» **Instructions for the task**
Copy out lines with the word "scene" from the material that follows.

» **Available data**
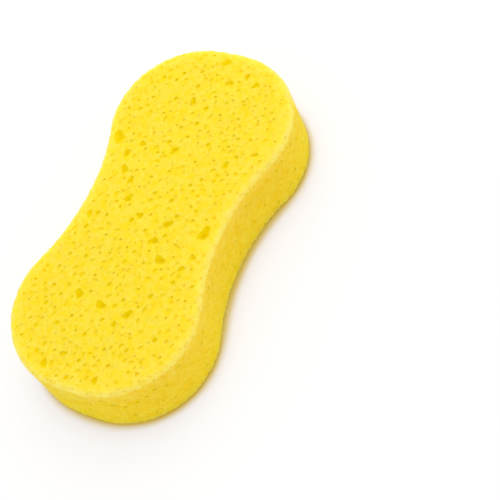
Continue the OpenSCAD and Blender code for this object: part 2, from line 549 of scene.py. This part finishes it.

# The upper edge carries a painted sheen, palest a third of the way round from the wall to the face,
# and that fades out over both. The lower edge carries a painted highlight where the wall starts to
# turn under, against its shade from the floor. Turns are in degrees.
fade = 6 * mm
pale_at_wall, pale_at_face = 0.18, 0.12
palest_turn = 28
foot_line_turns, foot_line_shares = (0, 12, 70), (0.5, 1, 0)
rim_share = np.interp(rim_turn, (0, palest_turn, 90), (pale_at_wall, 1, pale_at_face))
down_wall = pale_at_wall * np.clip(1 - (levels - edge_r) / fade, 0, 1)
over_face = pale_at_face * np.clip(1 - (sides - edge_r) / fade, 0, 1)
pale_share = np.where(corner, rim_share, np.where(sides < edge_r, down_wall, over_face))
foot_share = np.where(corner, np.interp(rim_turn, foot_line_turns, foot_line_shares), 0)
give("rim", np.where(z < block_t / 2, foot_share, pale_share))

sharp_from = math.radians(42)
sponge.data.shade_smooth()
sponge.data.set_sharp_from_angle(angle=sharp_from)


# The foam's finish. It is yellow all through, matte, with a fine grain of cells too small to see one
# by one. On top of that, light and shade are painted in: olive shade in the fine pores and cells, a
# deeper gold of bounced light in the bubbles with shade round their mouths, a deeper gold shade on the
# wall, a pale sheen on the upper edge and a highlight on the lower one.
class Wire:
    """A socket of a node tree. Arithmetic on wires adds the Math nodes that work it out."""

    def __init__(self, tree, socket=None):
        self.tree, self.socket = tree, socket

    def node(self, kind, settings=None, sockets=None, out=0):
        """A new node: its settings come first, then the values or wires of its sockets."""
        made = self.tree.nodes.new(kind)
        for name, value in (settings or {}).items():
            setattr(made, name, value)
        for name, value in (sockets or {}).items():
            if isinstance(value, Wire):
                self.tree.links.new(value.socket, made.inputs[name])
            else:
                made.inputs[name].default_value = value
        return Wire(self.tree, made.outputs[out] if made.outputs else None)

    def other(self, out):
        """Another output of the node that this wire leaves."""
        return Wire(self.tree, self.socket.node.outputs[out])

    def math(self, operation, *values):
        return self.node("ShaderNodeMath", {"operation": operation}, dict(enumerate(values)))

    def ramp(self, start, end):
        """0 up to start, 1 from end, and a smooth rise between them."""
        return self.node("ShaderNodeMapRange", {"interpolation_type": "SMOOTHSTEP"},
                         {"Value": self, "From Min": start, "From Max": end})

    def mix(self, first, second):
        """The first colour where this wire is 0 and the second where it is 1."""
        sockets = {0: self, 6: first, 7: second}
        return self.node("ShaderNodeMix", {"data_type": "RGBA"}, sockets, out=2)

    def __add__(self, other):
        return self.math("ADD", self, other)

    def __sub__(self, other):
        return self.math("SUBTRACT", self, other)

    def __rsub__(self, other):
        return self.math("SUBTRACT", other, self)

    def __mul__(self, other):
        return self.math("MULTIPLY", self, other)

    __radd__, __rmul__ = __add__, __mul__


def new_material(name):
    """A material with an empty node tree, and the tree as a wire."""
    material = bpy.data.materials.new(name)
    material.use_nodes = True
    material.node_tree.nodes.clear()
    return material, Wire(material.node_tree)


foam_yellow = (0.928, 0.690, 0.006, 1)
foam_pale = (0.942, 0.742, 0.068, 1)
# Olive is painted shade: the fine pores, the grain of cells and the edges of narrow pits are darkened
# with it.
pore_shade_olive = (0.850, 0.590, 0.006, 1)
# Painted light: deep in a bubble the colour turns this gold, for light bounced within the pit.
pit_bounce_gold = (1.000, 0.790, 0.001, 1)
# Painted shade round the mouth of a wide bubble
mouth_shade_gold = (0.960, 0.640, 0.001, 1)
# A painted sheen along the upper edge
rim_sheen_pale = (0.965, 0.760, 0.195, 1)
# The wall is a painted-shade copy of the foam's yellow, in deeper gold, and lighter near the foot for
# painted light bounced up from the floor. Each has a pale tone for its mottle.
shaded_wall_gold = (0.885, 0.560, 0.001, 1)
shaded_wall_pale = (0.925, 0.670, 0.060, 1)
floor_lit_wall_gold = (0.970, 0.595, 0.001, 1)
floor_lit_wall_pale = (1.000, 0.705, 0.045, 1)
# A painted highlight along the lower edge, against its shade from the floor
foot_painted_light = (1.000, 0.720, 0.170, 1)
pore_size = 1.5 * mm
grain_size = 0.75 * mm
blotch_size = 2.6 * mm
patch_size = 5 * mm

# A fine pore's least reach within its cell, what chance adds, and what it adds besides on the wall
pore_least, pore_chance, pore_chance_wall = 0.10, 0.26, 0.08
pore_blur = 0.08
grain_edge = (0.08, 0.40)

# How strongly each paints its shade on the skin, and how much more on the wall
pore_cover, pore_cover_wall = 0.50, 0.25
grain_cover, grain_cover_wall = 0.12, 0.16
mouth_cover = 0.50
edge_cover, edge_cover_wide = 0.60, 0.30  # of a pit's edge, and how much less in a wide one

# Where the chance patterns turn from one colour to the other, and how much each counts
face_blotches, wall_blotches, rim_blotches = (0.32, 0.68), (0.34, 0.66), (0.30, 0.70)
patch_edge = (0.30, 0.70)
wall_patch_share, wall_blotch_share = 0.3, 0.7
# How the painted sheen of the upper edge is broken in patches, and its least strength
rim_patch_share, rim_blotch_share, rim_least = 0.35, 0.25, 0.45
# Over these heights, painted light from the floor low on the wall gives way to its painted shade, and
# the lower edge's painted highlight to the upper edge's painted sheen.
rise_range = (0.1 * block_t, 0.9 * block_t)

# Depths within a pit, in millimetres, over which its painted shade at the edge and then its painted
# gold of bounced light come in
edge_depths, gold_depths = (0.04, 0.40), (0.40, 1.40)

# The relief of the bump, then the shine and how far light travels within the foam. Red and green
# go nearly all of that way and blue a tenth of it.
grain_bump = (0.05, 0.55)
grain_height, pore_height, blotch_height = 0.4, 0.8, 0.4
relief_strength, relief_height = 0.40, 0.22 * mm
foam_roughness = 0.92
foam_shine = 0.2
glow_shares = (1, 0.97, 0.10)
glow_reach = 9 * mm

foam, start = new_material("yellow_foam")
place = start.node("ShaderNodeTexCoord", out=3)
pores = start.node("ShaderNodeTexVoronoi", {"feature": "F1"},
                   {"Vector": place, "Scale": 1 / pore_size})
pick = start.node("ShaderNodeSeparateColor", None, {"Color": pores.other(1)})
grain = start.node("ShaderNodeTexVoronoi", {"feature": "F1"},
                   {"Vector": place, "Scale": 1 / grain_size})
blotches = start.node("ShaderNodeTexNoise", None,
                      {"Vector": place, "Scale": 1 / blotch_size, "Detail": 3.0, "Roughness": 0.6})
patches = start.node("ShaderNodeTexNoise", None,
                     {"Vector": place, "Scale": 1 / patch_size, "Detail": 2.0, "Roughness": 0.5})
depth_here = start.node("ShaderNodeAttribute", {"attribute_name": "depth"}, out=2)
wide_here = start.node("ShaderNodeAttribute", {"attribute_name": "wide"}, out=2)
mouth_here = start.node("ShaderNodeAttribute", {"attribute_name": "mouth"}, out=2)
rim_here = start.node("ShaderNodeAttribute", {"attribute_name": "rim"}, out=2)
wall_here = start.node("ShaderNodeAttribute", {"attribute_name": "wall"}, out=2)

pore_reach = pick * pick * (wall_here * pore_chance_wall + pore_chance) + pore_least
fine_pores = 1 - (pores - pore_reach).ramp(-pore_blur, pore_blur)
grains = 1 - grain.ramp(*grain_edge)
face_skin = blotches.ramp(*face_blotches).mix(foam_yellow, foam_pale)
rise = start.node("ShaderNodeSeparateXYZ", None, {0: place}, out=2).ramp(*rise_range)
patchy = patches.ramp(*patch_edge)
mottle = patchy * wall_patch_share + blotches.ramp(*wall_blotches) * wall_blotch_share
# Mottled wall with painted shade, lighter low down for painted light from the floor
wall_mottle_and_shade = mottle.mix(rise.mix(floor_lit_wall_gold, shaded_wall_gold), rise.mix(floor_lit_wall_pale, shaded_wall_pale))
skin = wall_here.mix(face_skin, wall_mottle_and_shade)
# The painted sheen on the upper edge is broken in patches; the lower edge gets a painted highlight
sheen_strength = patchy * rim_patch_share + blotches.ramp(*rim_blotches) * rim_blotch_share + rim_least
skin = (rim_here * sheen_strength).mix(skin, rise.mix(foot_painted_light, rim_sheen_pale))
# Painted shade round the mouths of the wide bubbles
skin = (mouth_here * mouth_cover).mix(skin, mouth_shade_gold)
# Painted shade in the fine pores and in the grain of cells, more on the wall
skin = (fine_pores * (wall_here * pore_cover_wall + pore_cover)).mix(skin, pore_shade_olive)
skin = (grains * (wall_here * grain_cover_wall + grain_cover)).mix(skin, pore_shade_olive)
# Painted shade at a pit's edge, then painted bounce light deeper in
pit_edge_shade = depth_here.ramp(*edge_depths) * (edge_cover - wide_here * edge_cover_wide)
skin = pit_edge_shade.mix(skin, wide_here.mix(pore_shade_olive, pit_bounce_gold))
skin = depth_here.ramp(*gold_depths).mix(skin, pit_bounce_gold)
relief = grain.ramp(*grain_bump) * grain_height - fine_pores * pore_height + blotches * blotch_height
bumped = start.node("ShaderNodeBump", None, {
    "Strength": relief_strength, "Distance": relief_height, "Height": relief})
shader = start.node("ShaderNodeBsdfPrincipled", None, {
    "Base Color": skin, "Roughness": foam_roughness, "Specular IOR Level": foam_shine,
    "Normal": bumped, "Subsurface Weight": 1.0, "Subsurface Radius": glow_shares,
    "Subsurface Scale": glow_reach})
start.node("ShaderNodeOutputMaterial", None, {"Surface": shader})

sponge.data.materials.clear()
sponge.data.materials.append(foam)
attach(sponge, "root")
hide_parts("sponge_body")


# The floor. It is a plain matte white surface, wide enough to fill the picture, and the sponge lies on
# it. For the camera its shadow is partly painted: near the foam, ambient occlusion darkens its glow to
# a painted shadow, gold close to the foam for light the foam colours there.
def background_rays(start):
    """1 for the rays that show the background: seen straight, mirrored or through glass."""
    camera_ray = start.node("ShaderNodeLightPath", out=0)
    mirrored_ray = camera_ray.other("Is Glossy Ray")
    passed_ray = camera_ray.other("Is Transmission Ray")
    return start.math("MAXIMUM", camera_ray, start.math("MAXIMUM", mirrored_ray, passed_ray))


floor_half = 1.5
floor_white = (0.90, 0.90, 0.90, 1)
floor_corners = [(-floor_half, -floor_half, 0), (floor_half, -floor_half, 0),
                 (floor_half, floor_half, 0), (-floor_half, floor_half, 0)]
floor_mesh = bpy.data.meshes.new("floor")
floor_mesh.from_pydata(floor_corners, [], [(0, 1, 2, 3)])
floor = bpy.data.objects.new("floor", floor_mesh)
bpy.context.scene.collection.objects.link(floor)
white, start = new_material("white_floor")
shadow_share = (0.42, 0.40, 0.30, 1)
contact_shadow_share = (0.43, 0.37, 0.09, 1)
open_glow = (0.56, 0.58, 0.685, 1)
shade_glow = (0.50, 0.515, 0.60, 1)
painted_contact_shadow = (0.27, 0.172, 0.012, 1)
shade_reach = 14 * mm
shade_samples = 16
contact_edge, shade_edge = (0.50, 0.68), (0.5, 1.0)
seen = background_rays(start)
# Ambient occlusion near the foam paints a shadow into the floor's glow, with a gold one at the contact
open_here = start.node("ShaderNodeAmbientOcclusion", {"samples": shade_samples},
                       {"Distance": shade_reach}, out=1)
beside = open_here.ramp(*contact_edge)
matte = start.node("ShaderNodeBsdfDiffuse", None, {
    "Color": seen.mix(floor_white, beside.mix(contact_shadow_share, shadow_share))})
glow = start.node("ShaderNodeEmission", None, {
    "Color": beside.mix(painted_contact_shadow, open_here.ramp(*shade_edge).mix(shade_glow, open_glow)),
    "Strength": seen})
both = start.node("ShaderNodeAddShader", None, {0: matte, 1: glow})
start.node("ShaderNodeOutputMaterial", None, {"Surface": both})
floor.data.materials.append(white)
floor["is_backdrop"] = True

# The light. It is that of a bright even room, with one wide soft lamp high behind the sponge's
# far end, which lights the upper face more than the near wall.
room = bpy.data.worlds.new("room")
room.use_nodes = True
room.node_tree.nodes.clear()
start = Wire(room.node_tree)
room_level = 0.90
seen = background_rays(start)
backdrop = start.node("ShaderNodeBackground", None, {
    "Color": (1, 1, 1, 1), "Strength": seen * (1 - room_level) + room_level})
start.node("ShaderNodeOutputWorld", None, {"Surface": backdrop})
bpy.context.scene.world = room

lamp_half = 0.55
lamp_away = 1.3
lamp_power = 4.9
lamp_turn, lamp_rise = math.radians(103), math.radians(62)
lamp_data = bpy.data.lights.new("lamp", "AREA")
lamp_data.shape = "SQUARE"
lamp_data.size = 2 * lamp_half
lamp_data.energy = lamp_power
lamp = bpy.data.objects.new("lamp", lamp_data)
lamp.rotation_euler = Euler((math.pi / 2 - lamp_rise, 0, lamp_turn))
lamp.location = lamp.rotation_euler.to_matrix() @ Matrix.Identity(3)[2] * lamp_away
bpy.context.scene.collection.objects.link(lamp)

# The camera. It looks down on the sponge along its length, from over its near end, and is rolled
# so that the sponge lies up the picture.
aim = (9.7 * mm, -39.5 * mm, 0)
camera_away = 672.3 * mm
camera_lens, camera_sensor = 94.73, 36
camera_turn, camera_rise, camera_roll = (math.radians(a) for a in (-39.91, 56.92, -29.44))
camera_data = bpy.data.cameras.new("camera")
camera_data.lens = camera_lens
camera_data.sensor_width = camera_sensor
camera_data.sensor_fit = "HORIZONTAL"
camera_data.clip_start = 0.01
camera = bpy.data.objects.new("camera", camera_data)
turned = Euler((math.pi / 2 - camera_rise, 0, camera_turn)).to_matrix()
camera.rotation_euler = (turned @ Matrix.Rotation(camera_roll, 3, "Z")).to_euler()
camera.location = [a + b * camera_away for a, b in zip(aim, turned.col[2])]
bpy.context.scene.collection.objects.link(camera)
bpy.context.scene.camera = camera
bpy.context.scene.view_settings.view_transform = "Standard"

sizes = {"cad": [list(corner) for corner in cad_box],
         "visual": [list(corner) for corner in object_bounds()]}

» **Task solution**
Continue the OpenSCAD and Blender code for this object: part 2, from line 549 of scene.py. This part finishes it.
bpy.context.scene.collection.objects.link(floor)
bpy.context.scene.world = room
bpy.context.scene.collection.objects.link(lamp)
bpy.context.scene.collection.objects.link(camera)
bpy.context.scene.camera = camera
bpy.context.scene.view_settings.view_transform = "Standard"